Items from a dataset:
===============

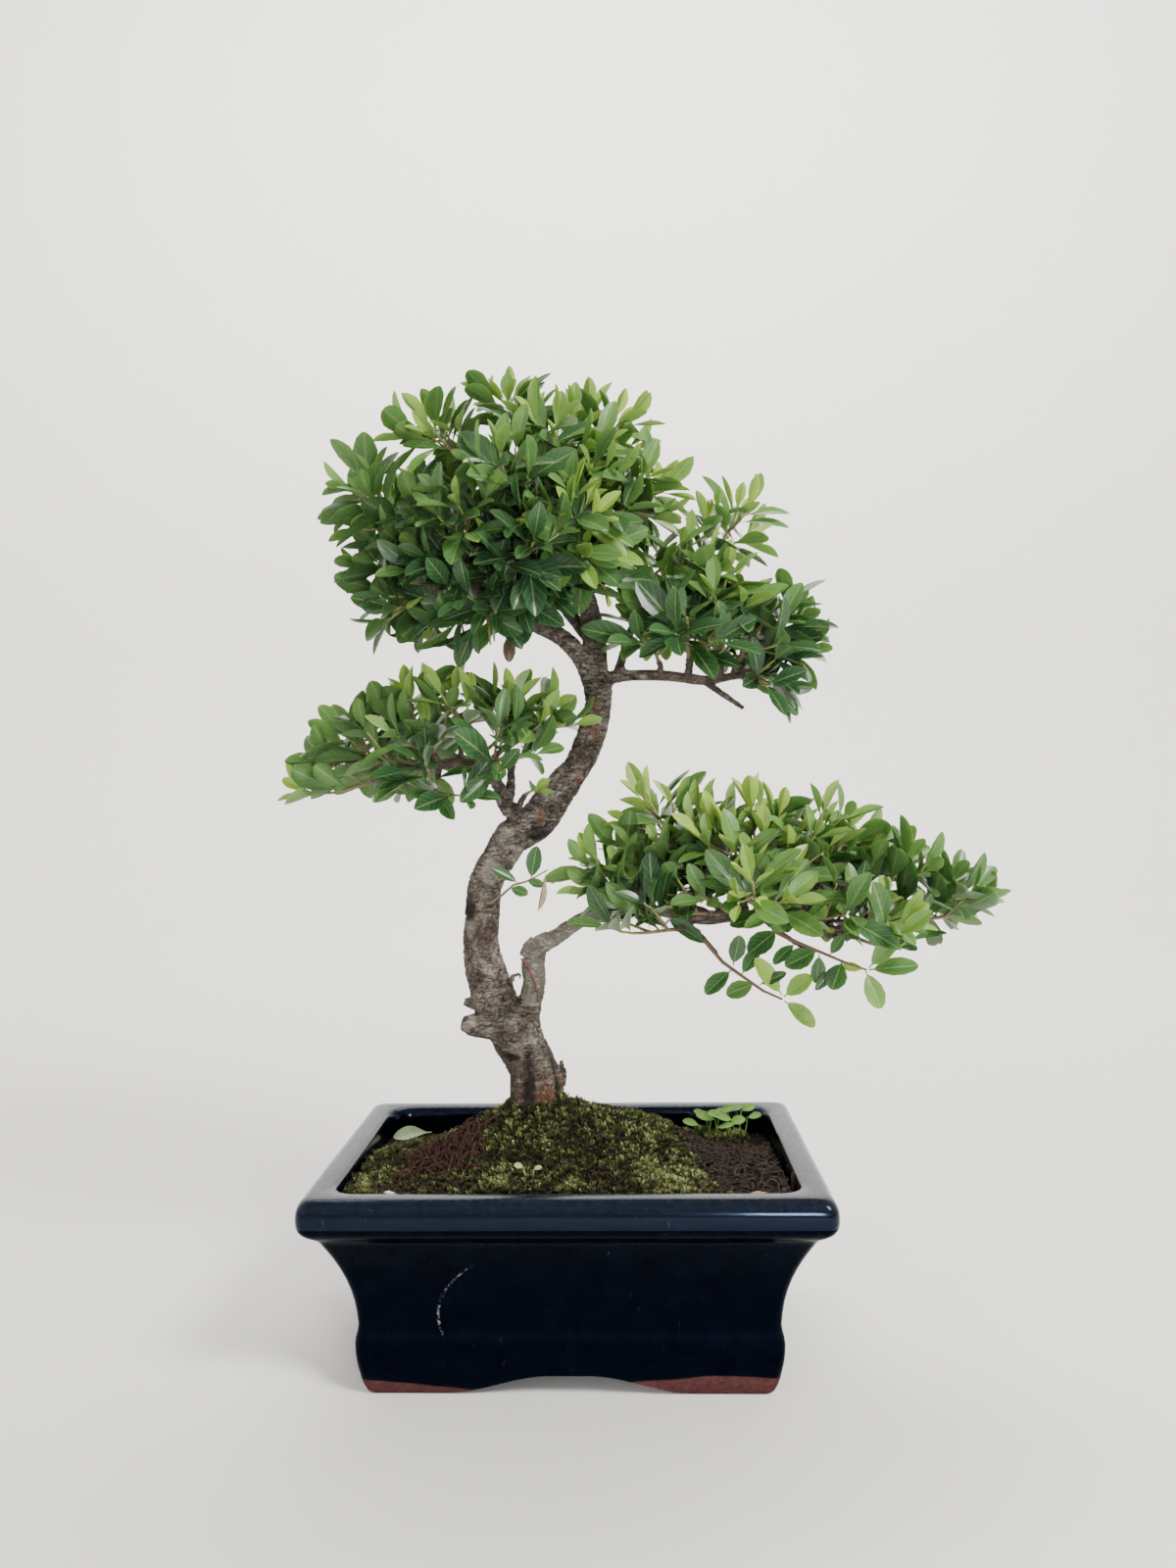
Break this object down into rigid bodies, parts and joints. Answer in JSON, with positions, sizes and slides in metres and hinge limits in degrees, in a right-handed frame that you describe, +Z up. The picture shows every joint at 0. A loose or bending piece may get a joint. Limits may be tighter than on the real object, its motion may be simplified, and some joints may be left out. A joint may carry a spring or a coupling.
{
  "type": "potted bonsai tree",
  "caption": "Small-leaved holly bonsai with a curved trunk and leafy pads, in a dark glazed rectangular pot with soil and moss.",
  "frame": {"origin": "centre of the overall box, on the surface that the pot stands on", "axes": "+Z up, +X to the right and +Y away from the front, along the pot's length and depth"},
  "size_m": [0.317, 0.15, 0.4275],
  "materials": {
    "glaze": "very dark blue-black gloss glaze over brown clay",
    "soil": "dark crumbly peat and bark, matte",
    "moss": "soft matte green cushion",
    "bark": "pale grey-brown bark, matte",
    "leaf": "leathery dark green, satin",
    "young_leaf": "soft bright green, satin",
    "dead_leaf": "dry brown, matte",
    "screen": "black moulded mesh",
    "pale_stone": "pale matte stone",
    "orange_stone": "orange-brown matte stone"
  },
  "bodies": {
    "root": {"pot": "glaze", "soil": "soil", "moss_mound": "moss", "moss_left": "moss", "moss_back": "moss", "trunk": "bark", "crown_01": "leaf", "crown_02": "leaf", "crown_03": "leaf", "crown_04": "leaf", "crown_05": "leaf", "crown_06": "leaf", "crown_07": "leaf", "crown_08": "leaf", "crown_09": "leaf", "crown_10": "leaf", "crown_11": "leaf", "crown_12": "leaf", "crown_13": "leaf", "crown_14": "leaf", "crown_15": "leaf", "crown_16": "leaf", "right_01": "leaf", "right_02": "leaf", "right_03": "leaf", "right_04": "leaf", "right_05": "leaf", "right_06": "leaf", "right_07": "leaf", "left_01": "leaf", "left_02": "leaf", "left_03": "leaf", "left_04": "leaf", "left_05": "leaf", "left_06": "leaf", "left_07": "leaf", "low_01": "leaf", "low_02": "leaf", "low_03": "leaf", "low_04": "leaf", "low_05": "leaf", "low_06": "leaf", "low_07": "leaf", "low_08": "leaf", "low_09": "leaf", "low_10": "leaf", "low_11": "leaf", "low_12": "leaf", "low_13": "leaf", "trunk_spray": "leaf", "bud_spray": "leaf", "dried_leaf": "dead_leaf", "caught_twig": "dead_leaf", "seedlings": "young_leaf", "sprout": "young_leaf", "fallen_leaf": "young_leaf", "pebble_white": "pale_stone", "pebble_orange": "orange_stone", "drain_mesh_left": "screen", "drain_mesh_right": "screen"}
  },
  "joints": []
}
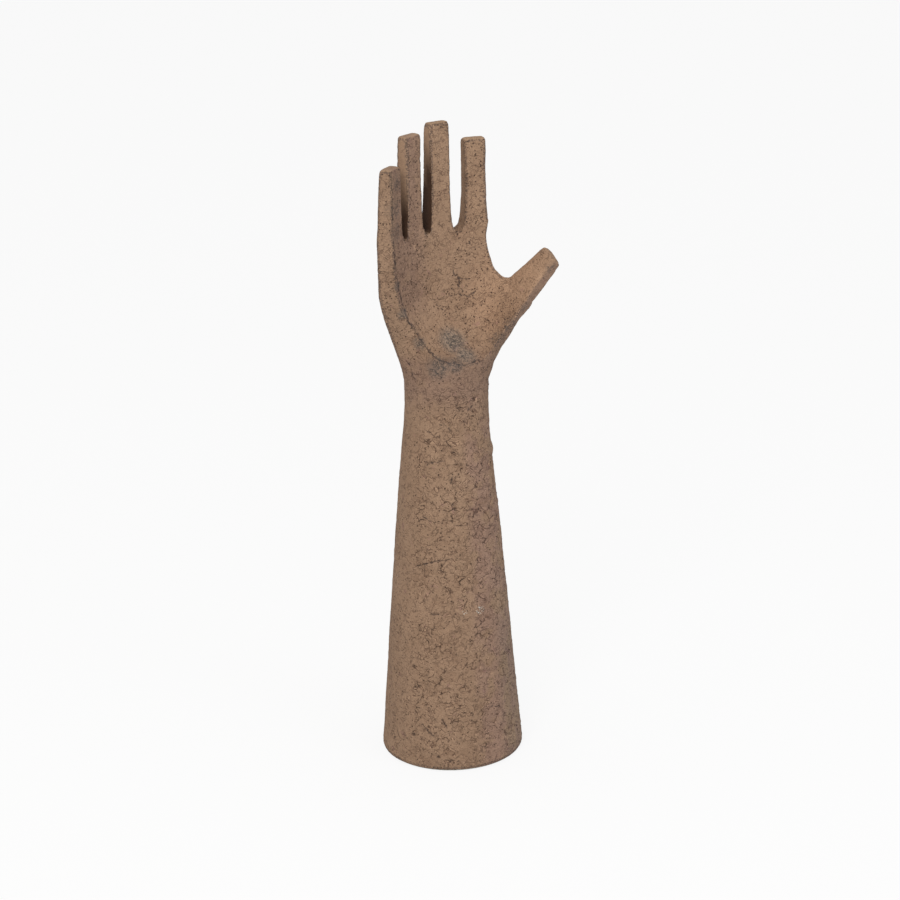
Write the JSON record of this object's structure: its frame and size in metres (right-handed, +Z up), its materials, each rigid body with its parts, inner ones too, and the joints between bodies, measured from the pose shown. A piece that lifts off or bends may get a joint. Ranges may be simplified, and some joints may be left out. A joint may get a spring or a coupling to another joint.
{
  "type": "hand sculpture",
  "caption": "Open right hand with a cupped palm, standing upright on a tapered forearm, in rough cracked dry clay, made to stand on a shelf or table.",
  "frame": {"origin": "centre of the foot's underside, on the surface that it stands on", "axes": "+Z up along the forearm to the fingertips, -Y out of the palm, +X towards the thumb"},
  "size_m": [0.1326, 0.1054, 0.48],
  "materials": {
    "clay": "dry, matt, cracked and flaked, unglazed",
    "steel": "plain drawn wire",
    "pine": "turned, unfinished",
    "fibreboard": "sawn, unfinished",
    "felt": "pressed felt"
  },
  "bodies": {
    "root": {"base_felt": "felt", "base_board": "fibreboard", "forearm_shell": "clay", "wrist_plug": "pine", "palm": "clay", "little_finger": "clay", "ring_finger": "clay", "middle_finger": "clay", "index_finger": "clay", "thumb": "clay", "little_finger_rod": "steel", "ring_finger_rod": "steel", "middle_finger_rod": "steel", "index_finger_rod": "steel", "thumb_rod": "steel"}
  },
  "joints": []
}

===============

TASK TO COMPLETE => Copy out each line of the entries that holds "frame".

FULL OUTPUT =>
Break this object down into rigid bodies, parts and joints. Answer in JSON, with positions, sizes and slides in metres and hinge limits in degrees, in a right-handed frame that you describe, +Z up. The picture shows every joint at 0. A loose or bending piece may get a joint. Limits may be tighter than on the real object, its motion may be simplified, and some joints may be left out. A joint may carry a spring or a coupling.
  "frame": {"origin": "centre of the overall box, on the surface that the pot stands on", "axes": "+Z up, +X to the right and +Y away from the front, along the pot's length and depth"},
Write the JSON record of this object's structure: its frame and size in metres (right-handed, +Z up), its materials, each rigid body with its parts, inner ones too, and the joints between bodies, measured from the pose shown. A piece that lifts off or bends may get a joint. Ranges may be simplified, and some joints may be left out. A joint may get a spring or a coupling to another joint.
  "frame": {"origin": "centre of the foot's underside, on the surface that it stands on", "axes": "+Z up along the forearm to the fingertips, -Y out of the palm, +X towards the thumb"},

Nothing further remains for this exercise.